Print each line exactly as it is given.

## BEGIN

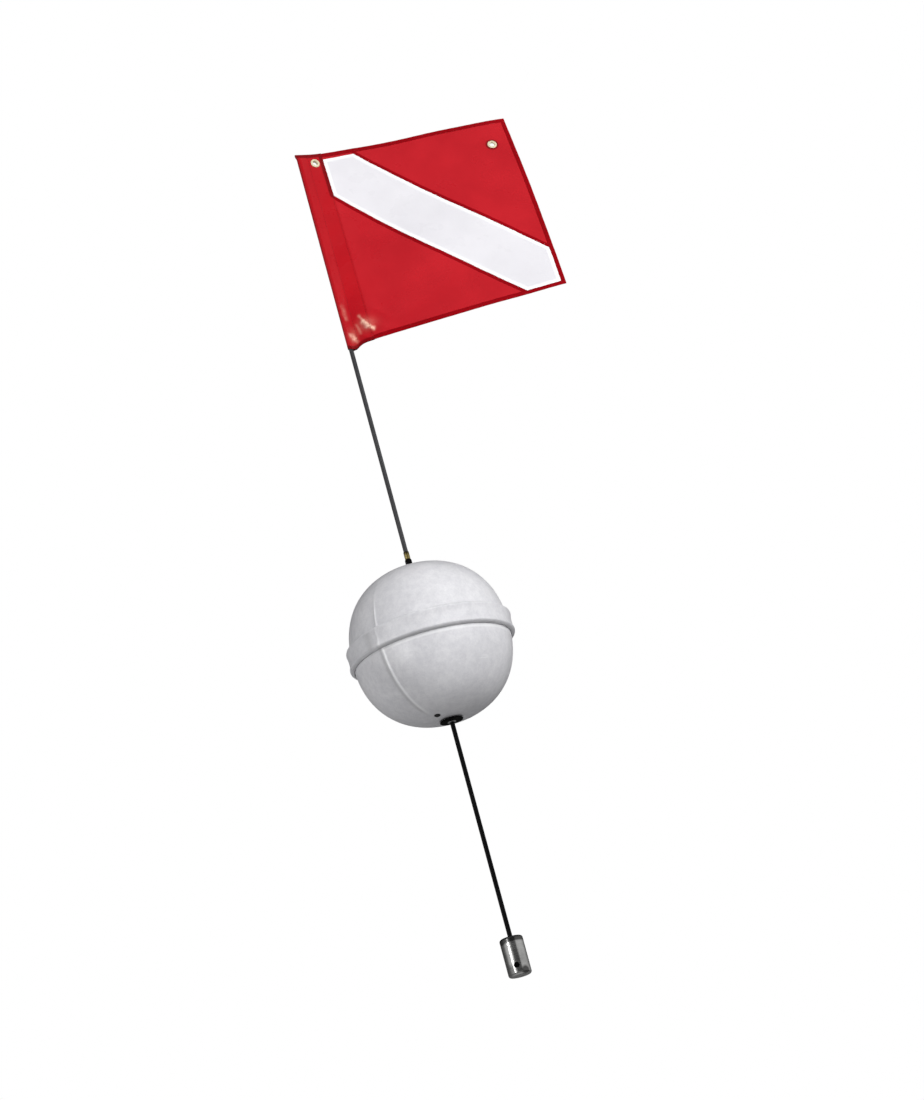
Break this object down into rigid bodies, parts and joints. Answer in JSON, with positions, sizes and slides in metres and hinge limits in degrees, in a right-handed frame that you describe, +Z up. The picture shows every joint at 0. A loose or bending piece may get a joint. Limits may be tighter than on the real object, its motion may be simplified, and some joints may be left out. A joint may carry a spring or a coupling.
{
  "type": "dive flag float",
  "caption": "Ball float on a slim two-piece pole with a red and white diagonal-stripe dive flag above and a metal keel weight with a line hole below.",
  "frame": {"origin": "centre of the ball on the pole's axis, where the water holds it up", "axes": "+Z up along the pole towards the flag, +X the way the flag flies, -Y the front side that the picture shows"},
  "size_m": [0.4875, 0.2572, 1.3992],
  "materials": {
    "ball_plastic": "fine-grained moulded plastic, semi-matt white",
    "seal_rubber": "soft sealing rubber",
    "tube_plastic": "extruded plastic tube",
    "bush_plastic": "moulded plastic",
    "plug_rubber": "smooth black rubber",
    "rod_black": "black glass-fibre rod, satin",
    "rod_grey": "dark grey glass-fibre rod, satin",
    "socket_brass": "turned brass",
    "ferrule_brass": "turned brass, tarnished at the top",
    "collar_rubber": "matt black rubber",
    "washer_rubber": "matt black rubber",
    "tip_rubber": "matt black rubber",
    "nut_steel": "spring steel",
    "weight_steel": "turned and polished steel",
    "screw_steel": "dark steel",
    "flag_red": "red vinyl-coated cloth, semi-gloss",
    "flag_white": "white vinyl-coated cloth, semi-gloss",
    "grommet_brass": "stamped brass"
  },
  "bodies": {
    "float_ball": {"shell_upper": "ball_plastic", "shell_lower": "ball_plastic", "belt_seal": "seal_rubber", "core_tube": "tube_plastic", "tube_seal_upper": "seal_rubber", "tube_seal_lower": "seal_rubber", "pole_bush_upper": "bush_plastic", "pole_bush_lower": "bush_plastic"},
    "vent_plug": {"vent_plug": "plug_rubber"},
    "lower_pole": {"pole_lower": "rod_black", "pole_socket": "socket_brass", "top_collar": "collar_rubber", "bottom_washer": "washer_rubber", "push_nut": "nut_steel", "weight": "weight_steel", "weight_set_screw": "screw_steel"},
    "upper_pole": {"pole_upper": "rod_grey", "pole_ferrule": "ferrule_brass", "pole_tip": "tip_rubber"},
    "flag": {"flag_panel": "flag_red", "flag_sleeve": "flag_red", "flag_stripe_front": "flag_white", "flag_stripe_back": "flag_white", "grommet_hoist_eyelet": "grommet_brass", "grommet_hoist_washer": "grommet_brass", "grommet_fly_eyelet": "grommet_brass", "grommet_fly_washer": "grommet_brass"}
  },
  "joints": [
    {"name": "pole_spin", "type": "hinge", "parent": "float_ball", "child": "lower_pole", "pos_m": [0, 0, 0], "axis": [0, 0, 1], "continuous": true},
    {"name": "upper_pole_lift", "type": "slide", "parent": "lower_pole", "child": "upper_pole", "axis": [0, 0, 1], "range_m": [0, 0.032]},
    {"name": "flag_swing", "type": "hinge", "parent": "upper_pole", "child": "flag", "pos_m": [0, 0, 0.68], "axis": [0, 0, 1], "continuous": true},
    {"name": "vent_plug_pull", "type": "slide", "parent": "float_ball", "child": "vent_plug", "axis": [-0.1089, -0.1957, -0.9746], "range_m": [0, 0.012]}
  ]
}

## END

> **Written solution**
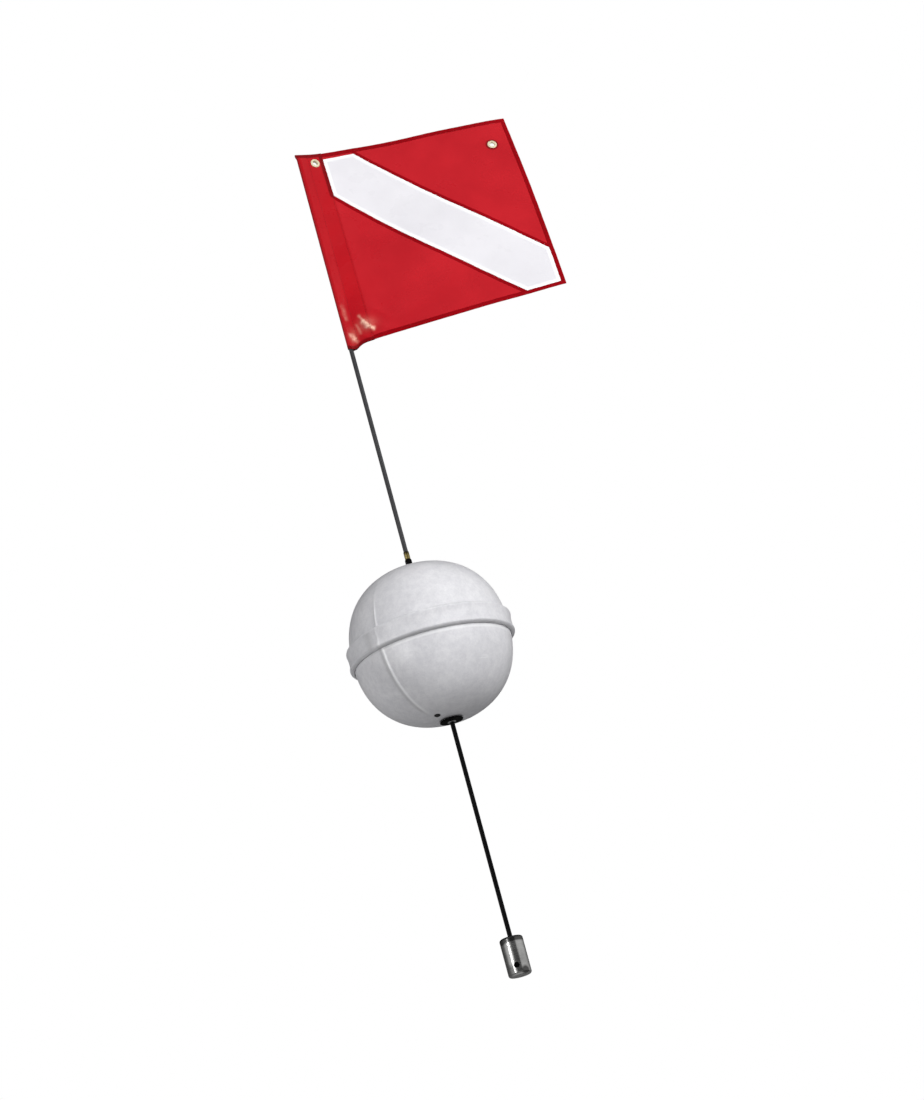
Break this object down into rigid bodies, parts and joints. Answer in JSON, with positions, sizes and slides in metres and hinge limits in degrees, in a right-handed frame that you describe, +Z up. The picture shows every joint at 0. A loose or bending piece may get a joint. Limits may be tighter than on the real object, its motion may be simplified, and some joints may be left out. A joint may carry a spring or a coupling.
{
  "type": "dive flag float",
  "caption": "Ball float on a slim two-piece pole with a red and white diagonal-stripe dive flag above and a metal keel weight with a line hole below.",
  "frame": {"origin": "centre of the ball on the pole's axis, where the water holds it up", "axes": "+Z up along the pole towards the flag, +X the way the flag flies, -Y the front side that the picture shows"},
  "size_m": [0.4875, 0.2572, 1.3992],
  "materials": {
    "ball_plastic": "fine-grained moulded plastic, semi-matt white",
    "seal_rubber": "soft sealing rubber",
    "tube_plastic": "extruded plastic tube",
    "bush_plastic": "moulded plastic",
    "plug_rubber": "smooth black rubber",
    "rod_black": "black glass-fibre rod, satin",
    "rod_grey": "dark grey glass-fibre rod, satin",
    "socket_brass": "turned brass",
    "ferrule_brass": "turned brass, tarnished at the top",
    "collar_rubber": "matt black rubber",
    "washer_rubber": "matt black rubber",
    "tip_rubber": "matt black rubber",
    "nut_steel": "spring steel",
    "weight_steel": "turned and polished steel",
    "screw_steel": "dark steel",
    "flag_red": "red vinyl-coated cloth, semi-gloss",
    "flag_white": "white vinyl-coated cloth, semi-gloss",
    "grommet_brass": "stamped brass"
  },
  "bodies": {
    "float_ball": {"shell_upper": "ball_plastic", "shell_lower": "ball_plastic", "belt_seal": "seal_rubber", "core_tube": "tube_plastic", "tube_seal_upper": "seal_rubber", "tube_seal_lower": "seal_rubber", "pole_bush_upper": "bush_plastic", "pole_bush_lower": "bush_plastic"},
    "vent_plug": {"vent_plug": "plug_rubber"},
    "lower_pole": {"pole_lower": "rod_black", "pole_socket": "socket_brass", "top_collar": "collar_rubber", "bottom_washer": "washer_rubber", "push_nut": "nut_steel", "weight": "weight_steel", "weight_set_screw": "screw_steel"},
    "upper_pole": {"pole_upper": "rod_grey", "pole_ferrule": "ferrule_brass", "pole_tip": "tip_rubber"},
    "flag": {"flag_panel": "flag_red", "flag_sleeve": "flag_red", "flag_stripe_front": "flag_white", "flag_stripe_back": "flag_white", "grommet_hoist_eyelet": "grommet_brass", "grommet_hoist_washer": "grommet_brass", "grommet_fly_eyelet": "grommet_brass", "grommet_fly_washer": "grommet_brass"}
  },
  "joints": [
    {"name": "pole_spin", "type": "hinge", "parent": "float_ball", "child": "lower_pole", "pos_m": [0, 0, 0], "axis": [0, 0, 1], "continuous": true},
    {"name": "upper_pole_lift", "type": "slide", "parent": "lower_pole", "child": "upper_pole", "axis": [0, 0, 1], "range_m": [0, 0.032]},
    {"name": "flag_swing", "type": "hinge", "parent": "upper_pole", "child": "flag", "pos_m": [0, 0, 0.68], "axis": [0, 0, 1], "continuous": true},
    {"name": "vent_plug_pull", "type": "slide", "parent": "float_ball", "child": "vent_plug", "axis": [-0.1089, -0.1957, -0.9746], "range_m": [0, 0.012]}
  ]
}